Entries supplied >>
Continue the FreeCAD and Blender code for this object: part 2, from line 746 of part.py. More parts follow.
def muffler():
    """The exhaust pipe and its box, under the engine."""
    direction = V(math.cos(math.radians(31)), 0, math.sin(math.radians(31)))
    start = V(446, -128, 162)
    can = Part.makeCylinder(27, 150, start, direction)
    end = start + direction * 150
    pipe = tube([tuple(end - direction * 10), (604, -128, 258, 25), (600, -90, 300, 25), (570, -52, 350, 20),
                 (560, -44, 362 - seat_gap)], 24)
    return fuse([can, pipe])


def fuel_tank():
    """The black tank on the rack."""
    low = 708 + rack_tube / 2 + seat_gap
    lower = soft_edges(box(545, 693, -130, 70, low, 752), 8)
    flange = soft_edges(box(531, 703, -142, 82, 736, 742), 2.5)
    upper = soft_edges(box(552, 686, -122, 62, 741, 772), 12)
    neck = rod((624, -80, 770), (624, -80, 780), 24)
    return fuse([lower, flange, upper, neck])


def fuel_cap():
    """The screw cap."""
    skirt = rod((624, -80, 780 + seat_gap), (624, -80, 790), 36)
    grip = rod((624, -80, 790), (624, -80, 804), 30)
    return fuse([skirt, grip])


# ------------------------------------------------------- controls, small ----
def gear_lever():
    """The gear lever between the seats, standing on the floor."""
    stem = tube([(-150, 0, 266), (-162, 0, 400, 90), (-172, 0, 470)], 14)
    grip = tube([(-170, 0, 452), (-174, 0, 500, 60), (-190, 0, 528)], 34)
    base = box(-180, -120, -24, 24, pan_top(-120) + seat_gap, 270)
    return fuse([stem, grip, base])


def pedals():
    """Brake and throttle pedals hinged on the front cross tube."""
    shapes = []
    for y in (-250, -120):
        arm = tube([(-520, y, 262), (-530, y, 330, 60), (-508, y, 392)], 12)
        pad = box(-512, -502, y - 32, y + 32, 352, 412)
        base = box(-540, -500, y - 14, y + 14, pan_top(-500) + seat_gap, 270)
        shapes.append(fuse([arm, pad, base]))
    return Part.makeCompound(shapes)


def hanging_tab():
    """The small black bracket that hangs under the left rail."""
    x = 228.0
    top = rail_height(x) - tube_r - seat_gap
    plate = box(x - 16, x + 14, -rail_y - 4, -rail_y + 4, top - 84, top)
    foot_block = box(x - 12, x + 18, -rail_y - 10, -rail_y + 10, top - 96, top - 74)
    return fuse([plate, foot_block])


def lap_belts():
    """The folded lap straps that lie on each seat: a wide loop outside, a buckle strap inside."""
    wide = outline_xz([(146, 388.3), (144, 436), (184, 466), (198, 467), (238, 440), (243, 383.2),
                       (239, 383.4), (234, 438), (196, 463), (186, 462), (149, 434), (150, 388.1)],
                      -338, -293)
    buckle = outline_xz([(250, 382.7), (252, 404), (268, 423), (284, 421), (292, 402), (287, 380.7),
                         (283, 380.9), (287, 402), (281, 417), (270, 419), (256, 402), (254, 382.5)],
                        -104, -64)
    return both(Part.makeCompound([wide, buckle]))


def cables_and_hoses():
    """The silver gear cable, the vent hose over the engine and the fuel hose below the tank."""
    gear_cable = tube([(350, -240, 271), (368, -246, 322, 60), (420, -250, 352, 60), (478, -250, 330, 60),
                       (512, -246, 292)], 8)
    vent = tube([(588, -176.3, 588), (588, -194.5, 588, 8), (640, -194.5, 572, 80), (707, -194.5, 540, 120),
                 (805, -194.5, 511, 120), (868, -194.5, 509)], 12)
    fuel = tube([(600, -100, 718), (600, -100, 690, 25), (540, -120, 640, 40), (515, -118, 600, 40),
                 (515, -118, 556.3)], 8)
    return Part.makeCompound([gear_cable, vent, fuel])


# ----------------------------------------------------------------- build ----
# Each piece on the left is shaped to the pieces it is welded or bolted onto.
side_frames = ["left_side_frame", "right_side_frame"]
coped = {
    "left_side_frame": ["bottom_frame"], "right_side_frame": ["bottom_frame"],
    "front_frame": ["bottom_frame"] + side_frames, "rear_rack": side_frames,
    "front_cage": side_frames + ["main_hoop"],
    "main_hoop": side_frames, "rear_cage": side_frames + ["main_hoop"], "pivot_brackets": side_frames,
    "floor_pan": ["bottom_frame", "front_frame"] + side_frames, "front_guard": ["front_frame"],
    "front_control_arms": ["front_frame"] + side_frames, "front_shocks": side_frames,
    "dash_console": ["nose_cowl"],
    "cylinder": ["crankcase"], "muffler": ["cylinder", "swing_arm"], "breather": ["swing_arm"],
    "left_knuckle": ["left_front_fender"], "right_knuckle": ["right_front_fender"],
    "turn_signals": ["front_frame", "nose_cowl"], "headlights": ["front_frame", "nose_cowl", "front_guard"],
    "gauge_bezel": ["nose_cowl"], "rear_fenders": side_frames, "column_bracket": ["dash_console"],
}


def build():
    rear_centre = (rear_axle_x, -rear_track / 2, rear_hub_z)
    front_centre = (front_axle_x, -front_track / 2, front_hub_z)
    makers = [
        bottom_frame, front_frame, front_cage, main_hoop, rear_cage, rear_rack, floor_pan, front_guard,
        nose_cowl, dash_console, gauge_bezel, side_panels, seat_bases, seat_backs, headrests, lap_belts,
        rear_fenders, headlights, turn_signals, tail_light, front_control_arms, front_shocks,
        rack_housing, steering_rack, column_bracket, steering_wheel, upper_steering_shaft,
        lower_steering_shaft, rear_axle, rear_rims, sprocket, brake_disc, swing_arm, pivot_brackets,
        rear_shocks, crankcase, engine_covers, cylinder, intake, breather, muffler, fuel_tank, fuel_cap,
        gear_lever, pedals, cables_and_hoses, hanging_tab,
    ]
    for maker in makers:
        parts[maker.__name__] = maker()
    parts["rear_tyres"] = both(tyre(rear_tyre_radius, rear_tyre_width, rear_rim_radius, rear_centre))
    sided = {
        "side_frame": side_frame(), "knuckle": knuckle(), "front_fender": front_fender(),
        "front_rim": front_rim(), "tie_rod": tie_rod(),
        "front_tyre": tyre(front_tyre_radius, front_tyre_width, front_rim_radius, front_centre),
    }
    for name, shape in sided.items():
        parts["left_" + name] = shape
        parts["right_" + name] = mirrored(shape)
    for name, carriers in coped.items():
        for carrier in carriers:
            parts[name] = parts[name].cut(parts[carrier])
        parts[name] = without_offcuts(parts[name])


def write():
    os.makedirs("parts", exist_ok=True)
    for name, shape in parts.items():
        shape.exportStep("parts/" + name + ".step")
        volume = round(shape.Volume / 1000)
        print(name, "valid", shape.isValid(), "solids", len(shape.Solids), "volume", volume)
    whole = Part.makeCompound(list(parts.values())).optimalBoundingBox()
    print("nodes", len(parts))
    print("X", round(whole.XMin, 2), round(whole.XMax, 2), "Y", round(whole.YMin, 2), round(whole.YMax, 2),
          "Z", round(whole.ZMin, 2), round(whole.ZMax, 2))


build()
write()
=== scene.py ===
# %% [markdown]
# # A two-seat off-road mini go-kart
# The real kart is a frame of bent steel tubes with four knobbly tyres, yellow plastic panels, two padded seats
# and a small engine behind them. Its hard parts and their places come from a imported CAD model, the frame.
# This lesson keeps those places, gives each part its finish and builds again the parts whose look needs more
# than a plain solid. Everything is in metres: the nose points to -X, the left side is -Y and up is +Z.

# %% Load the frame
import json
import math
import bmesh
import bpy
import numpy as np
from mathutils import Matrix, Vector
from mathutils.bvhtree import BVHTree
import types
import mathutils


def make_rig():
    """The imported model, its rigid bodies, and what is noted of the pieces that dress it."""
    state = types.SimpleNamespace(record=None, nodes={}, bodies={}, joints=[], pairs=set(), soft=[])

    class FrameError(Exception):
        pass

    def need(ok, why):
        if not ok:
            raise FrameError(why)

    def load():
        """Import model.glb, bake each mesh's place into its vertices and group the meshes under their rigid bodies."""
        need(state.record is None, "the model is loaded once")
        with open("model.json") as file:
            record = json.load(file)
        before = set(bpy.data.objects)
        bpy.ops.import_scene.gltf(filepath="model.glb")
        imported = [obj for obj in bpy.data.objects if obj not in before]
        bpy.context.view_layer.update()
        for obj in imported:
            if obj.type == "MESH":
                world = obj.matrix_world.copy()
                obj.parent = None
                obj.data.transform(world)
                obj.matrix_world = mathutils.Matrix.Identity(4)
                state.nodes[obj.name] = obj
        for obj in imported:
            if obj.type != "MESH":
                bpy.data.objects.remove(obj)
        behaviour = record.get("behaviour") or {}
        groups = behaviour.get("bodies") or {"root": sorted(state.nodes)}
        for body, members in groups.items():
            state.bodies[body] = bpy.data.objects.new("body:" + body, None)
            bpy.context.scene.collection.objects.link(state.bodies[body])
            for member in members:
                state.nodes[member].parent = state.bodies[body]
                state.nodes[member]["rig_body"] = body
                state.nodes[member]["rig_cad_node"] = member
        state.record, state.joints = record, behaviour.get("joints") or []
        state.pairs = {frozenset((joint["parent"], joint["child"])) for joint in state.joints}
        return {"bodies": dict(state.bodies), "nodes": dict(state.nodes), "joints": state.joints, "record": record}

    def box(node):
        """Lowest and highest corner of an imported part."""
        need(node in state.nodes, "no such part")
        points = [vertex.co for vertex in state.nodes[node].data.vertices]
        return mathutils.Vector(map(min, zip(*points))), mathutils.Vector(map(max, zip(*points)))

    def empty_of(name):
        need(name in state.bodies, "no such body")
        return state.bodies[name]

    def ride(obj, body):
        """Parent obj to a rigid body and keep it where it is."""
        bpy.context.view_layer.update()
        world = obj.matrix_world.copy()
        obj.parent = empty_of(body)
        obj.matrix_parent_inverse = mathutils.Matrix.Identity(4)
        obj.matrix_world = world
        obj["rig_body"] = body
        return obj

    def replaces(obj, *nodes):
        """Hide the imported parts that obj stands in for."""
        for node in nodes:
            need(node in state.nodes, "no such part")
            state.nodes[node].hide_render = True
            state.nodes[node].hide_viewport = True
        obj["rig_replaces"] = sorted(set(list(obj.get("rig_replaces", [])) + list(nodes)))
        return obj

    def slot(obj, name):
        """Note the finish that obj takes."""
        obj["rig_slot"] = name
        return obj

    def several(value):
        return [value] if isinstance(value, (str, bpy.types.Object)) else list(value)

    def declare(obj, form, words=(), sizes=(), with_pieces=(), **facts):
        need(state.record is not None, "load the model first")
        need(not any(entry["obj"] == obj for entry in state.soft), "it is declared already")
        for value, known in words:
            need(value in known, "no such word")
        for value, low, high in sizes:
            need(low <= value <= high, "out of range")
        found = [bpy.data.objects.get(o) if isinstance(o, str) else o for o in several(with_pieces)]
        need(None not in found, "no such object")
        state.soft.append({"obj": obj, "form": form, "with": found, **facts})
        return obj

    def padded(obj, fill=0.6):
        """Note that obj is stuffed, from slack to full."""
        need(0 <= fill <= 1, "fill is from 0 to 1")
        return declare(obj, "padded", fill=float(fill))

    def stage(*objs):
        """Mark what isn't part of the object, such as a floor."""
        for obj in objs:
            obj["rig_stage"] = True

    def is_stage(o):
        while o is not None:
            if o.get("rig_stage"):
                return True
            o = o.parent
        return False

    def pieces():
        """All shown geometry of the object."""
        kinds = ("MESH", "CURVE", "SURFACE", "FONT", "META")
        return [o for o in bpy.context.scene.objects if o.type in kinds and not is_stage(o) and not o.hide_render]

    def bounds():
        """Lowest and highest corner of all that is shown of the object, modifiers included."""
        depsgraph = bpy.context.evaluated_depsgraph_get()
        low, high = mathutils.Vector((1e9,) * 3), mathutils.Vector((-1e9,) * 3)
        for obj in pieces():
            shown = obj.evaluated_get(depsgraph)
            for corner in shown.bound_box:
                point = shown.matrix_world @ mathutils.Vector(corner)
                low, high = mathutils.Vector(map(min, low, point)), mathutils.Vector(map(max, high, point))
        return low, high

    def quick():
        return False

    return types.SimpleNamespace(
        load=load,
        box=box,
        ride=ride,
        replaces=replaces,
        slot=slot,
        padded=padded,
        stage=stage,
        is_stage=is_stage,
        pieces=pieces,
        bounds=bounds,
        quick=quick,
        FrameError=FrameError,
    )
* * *
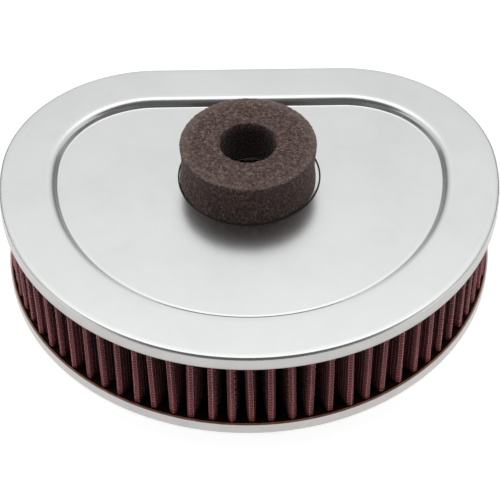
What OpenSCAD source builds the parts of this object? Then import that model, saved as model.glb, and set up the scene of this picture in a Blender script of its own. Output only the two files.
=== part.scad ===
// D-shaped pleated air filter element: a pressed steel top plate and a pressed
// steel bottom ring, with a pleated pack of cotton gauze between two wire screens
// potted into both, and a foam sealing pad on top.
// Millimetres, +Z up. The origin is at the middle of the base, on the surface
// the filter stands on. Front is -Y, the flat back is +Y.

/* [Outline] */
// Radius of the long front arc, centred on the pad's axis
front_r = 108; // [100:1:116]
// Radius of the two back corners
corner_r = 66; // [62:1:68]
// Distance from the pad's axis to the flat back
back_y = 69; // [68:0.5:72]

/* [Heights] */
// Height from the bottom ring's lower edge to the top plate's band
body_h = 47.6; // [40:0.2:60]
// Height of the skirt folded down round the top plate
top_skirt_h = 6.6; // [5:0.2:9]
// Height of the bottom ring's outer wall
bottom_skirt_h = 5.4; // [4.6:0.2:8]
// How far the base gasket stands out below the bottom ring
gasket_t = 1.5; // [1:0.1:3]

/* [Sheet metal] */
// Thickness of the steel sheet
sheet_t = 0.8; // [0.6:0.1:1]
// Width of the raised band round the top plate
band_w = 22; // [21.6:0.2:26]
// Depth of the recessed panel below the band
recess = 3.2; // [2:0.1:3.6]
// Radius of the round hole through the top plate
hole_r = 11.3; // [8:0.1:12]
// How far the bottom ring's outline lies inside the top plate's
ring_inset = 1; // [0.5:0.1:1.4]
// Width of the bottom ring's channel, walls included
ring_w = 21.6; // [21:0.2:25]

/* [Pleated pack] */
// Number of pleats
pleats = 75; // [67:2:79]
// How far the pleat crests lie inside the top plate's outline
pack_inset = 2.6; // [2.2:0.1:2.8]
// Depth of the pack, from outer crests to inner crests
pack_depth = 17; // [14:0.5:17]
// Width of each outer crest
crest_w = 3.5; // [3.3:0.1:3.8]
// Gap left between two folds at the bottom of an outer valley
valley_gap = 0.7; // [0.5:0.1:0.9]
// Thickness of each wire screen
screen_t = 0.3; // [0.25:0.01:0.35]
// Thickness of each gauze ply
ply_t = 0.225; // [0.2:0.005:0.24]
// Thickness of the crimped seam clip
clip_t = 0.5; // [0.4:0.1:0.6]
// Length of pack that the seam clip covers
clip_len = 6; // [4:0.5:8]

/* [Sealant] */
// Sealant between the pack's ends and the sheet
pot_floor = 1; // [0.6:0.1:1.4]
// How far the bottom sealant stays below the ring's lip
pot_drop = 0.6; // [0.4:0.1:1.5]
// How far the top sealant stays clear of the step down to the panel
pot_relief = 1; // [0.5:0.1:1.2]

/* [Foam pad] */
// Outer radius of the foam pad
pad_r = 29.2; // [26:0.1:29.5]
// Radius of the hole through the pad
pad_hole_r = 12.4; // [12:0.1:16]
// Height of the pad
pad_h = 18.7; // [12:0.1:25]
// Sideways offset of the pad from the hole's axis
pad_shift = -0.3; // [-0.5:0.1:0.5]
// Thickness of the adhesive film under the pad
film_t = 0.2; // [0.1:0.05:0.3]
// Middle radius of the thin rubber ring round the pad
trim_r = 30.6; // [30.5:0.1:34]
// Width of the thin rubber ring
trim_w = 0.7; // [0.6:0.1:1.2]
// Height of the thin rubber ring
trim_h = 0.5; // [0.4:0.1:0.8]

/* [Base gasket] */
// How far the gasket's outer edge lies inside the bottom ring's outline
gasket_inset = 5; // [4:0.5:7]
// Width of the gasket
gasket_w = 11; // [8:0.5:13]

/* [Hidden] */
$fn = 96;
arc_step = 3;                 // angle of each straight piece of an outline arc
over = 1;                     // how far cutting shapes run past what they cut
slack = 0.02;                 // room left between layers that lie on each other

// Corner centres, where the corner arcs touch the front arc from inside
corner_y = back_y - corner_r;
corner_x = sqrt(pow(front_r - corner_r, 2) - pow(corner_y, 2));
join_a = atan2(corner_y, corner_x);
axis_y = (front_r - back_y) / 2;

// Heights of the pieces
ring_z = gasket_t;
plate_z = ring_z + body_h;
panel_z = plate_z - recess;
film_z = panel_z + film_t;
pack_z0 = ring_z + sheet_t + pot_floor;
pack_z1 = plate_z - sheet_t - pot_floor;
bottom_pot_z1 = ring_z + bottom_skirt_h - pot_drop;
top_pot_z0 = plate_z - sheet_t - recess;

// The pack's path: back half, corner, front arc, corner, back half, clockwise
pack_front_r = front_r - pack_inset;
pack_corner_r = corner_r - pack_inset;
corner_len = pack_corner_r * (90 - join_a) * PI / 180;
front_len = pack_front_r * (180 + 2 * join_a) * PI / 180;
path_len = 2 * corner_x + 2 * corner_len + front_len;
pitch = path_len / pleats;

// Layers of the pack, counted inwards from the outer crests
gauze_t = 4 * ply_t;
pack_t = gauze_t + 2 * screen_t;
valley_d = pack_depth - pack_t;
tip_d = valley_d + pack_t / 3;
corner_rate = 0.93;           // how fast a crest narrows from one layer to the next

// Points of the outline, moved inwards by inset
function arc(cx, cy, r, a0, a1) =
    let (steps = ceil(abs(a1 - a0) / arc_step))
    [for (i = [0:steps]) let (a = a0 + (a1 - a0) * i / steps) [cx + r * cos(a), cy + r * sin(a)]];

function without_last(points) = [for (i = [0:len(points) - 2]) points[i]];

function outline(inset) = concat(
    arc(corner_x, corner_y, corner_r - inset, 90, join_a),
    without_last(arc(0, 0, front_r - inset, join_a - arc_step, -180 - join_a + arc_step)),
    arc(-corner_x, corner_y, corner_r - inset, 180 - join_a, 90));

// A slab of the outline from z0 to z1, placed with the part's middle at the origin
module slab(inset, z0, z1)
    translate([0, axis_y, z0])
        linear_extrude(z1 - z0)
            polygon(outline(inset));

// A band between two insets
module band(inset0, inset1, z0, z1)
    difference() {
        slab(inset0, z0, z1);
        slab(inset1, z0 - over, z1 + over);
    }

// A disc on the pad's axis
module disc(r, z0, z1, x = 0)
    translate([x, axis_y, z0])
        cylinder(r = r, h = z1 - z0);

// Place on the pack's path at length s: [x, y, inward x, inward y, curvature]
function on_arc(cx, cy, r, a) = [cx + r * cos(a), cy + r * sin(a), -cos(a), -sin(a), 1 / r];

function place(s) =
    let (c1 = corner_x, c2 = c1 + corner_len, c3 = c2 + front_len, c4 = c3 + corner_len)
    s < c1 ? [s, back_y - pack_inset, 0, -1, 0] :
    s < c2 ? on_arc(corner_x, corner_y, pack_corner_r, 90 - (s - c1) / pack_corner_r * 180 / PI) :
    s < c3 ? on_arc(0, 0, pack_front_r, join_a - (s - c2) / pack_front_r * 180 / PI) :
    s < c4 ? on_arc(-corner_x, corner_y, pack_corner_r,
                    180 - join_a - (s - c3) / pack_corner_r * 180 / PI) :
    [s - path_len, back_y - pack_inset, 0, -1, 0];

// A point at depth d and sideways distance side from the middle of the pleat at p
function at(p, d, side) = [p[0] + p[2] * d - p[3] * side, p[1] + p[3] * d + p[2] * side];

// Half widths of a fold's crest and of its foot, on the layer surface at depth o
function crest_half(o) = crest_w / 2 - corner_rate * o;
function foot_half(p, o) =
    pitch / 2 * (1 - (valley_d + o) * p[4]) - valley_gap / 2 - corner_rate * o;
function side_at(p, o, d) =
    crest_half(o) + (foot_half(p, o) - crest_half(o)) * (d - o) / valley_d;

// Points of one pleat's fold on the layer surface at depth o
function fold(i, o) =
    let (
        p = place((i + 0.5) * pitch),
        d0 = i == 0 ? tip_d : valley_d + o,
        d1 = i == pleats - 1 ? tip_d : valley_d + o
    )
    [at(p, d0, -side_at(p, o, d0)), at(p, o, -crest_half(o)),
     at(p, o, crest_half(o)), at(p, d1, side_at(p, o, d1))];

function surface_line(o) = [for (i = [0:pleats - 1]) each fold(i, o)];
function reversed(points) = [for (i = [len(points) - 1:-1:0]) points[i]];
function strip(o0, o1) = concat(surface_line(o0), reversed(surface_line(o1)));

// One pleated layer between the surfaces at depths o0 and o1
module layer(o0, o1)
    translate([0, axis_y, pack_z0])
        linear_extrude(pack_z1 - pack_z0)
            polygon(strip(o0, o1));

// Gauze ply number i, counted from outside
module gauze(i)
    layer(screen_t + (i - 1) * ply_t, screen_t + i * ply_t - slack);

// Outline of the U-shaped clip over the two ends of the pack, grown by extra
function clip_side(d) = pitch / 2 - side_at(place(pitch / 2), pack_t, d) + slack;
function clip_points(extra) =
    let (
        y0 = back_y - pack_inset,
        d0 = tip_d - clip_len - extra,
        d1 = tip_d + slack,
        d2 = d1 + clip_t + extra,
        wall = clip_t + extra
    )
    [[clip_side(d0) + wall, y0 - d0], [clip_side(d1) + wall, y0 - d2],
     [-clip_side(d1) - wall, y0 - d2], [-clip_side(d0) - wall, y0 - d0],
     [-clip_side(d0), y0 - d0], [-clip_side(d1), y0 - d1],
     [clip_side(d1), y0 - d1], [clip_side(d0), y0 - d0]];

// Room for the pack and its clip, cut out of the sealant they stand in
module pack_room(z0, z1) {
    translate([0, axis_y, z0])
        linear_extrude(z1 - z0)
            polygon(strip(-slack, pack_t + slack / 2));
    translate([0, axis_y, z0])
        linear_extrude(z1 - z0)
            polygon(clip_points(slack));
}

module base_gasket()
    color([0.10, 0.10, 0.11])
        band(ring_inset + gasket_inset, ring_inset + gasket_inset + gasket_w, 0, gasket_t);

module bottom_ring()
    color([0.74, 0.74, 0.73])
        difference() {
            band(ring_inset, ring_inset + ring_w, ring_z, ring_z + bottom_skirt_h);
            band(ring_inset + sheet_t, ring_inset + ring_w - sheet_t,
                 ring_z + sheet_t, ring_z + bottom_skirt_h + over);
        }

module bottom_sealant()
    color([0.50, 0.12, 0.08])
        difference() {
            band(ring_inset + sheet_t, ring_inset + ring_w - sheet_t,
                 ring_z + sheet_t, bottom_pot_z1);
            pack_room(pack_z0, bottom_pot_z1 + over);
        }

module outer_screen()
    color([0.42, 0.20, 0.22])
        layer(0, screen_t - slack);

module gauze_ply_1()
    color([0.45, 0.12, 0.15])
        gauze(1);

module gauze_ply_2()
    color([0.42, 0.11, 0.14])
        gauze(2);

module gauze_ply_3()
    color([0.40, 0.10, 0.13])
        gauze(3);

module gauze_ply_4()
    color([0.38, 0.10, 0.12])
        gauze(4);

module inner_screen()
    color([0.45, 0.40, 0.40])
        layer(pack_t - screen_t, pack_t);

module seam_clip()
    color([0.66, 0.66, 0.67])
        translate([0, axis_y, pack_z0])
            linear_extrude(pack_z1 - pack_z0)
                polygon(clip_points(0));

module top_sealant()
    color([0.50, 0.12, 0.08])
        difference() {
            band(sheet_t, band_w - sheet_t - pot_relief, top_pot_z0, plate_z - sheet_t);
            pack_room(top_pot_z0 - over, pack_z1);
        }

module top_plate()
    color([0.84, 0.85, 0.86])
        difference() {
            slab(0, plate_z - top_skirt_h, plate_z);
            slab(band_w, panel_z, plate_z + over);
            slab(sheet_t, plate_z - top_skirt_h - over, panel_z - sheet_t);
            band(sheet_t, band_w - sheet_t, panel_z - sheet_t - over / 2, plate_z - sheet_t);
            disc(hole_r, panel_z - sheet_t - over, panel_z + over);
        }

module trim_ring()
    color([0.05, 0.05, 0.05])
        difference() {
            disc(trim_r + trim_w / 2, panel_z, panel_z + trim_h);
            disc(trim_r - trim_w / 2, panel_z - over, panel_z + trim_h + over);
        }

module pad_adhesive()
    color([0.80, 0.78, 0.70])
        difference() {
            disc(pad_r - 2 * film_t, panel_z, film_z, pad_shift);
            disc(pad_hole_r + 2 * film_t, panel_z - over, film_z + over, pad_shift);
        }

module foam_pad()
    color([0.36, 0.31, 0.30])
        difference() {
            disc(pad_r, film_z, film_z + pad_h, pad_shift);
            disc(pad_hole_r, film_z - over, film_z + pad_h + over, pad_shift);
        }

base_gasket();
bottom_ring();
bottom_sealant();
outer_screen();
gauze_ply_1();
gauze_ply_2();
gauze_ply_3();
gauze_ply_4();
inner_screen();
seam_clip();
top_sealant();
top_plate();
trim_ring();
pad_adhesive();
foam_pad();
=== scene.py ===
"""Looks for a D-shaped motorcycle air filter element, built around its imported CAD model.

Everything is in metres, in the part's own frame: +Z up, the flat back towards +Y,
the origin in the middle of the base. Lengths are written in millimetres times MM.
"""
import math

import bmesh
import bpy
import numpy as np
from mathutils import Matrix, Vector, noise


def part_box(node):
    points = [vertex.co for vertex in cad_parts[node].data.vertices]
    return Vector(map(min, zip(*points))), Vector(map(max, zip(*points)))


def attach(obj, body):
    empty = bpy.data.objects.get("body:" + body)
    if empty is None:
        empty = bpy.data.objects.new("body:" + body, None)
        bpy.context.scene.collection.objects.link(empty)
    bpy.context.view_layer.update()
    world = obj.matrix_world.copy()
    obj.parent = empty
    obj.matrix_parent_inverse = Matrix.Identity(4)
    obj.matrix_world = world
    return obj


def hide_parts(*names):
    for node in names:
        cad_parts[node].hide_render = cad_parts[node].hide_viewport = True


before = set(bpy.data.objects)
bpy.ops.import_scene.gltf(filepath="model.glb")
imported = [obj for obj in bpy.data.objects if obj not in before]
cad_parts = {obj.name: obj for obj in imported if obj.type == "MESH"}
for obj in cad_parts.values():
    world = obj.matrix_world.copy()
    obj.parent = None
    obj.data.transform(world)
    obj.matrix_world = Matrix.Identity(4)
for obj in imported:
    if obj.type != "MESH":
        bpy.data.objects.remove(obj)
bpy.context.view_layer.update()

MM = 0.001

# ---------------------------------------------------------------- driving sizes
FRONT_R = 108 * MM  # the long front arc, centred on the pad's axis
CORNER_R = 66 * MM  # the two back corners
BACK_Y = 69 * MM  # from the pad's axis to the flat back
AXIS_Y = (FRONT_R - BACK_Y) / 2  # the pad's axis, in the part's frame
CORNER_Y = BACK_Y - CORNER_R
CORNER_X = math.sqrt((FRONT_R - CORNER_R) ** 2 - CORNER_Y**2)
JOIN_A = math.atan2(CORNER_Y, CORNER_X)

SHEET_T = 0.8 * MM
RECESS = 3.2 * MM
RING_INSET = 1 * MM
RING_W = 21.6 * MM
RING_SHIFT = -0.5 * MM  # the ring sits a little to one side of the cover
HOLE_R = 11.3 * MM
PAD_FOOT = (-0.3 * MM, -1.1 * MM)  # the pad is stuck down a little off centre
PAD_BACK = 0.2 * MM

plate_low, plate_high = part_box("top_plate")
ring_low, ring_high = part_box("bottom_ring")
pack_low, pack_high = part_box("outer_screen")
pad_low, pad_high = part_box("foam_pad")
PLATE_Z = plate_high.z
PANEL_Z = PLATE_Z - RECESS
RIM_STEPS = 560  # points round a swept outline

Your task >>
Extract verbatim only those lines that run from the line with "Continue the FreeCAD" to the line with "return fuse([skirt, grip])", inclusive.

Completed exercise >>
Continue the FreeCAD and Blender code for this object: part 2, from line 746 of part.py. More parts follow.
def muffler():
    """The exhaust pipe and its box, under the engine."""
    direction = V(math.cos(math.radians(31)), 0, math.sin(math.radians(31)))
    start = V(446, -128, 162)
    can = Part.makeCylinder(27, 150, start, direction)
    end = start + direction * 150
    pipe = tube([tuple(end - direction * 10), (604, -128, 258, 25), (600, -90, 300, 25), (570, -52, 350, 20),
                 (560, -44, 362 - seat_gap)], 24)
    return fuse([can, pipe])


def fuel_tank():
    """The black tank on the rack."""
    low = 708 + rack_tube / 2 + seat_gap
    lower = soft_edges(box(545, 693, -130, 70, low, 752), 8)
    flange = soft_edges(box(531, 703, -142, 82, 736, 742), 2.5)
    upper = soft_edges(box(552, 686, -122, 62, 741, 772), 12)
    neck = rod((624, -80, 770), (624, -80, 780), 24)
    return fuse([lower, flange, upper, neck])


def fuel_cap():
    """The screw cap."""
    skirt = rod((624, -80, 780 + seat_gap), (624, -80, 790), 36)
    grip = rod((624, -80, 790), (624, -80, 804), 30)
    return fuse([skirt, grip])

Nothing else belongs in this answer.